Quei “vinti”di cui parla il Verga, siciliano anche lui, purtroppo non sono solo i poveri, i quali non possono sottrarsi alla loro misera vita, ma pure coloro che i mezzi per cambiare vita ce li hanno eppure rimangono fermi dove sono e vanno avanti vivendo come mummie prive di vita.
Il guaio è che una volta accettato un certo stato di cose come “senza uscita” si sono trovati, io faccio una supposizione, a dover per forza seguire la strada intrapresa da tutti, con la speranza di non avere sorprese lungo la via.
Anche quelli che da giovani hanno fatto fuoco e fiamme si sono piegati poi alle regole della tradizione che li voleva ammogliati,impiegati e piegati al dovere e alla famiglia.

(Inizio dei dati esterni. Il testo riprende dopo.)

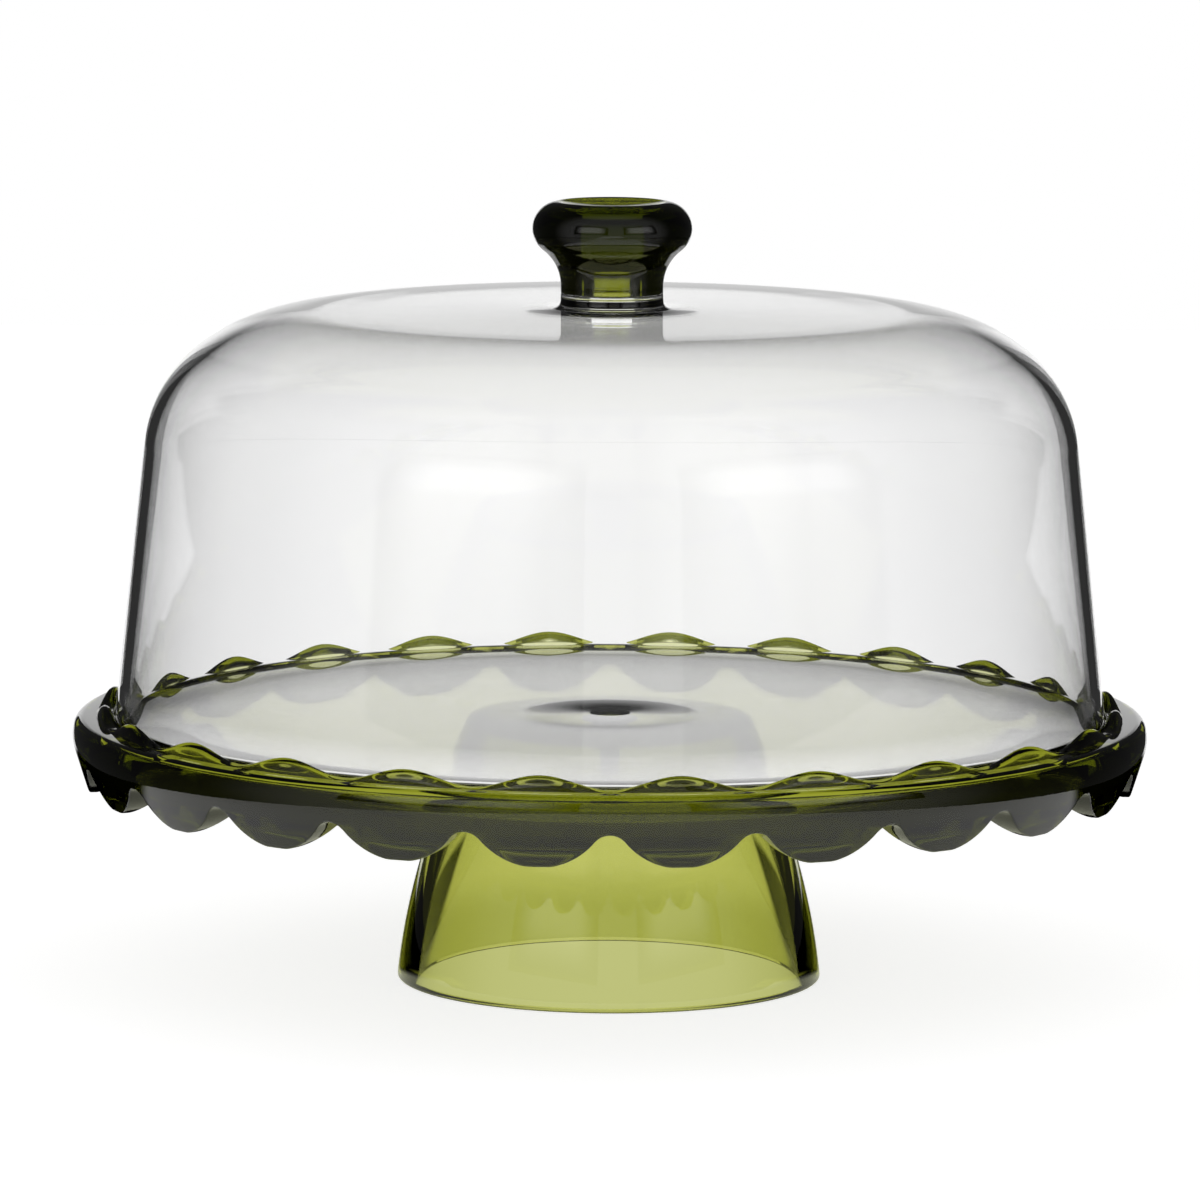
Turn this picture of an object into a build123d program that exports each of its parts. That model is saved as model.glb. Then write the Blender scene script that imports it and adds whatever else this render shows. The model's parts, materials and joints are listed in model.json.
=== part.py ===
"""Footed cake stand with a scalloped plate, a lift-out tray and a lift-off domed cover.

Millimetres, +Z up. The axis of the stand is the Z axis and the foot stands on Z = 0.
A notch of the scalloped rim faces -Y, the side the stand is usually seen from.
"""
from build123d import *
from math import atan2, cos, degrees, pi, radians, sin, sqrt, tan
import os

os.makedirs("parts", exist_ok=True)

# Heights and fits shared by several pieces
foot_height = 75.6
plate_thickness = 3.6
tray_thickness = 3.0
ledge_drop = 0.2          # ledge of the plate below the top face of the tray
tray_gap = 0.4            # radial play of the tray in its recess
dome_gap = 0.5            # radial play of the dome foot inside the ring of humps
glue_gap = 0.1            # radial play of the dome spigot in the knob

# Foot
foot_bottom_radius = 65.3
foot_top_radius = 43.5
foot_bulge = 3.6          # how far the outline bows out from a straight cone at mid height
foot_wall = 6.4
foot_top_thickness = 4.5
foot_edge_round = 1.2

# Plate
rim_radius = 165.0
ledge_width = 12.6        # edge of the recess to the widest line of the rim
rim_edge_round = 3.4      # tighter round from the ledge into the side of the rim
rim_side_round = 12.4     # gentle round of the side of the rim
rim_edge_turn = 75.0      # degrees that the tighter round turns
rim_depth = 21.9          # ledge to the tips of the lobes
rim_lean = 18.0           # degrees inward from vertical, outer face of the lobes
under_rim_slope = 45.0    # degrees inward from vertical, sloping underside of the solid rim
lobe_tip_width = 2.4

# Scallops and humps
lobe_count = 24
notch_rise = 10.3         # lobe tips to the tops of the notches
notch_radius = 5.5
lobe_tip_flat = 0.3       # height taken off the round end of each lobe
hump_height = 4.5
hump_dip_height = 0.9     # height that is left where one hump runs into the next
hump_width = 4.8
hump_setback = 0.4        # edge of the recess to the foot of a hump
hump_root = 1.0           # depth that each hump is rooted in the ledge
hump_spans = 6            # spans lofted along each hump

# Tray
tray_hole_radius = 6.0
tray_edge_chamfer = 0.5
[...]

Eppure erano stati delle menti fervide e non mancavano certo d’intelligenza e neanche di mezzi economici per scegliere una diversa condizione di vita.
Certo alcuni sono riusciti ad andar via da questo gregge, fortunatamente per loro, e altrove hanno trovato uno stile di vita più autentico e privo di tutti quei tabù e dogmi assurdi che li voleva rendere schiavi di un sistema stabilito e permanente.
Purtroppo questi pochi eletti che hanno tastato l’altrove di terre nuove e più sane, tornando non sono riusciti a far cambiare idea a nessuno dei loro amici o conoscenti prigionieri ancora di una tradizione di secoli che li comanda come pecore stupide.
Allo stesso tempo capii che in fondo quelli che avevano scelto la strada di sempre lo avevano fatto per un bisogno di sicurezza e di stabilità che solo la tradizione pare dia, o faccia parere di avere. Infatti se si discute con tali persone nessuna di loro è contenta dello stato di cose in cui vive eppure una volta chiusa la porta di casa si sentono al sicuro e contenti di aver fatto la scelta giusta, anche se dentro di loro sanno che non sono che dei morti che fanno finta di vivere.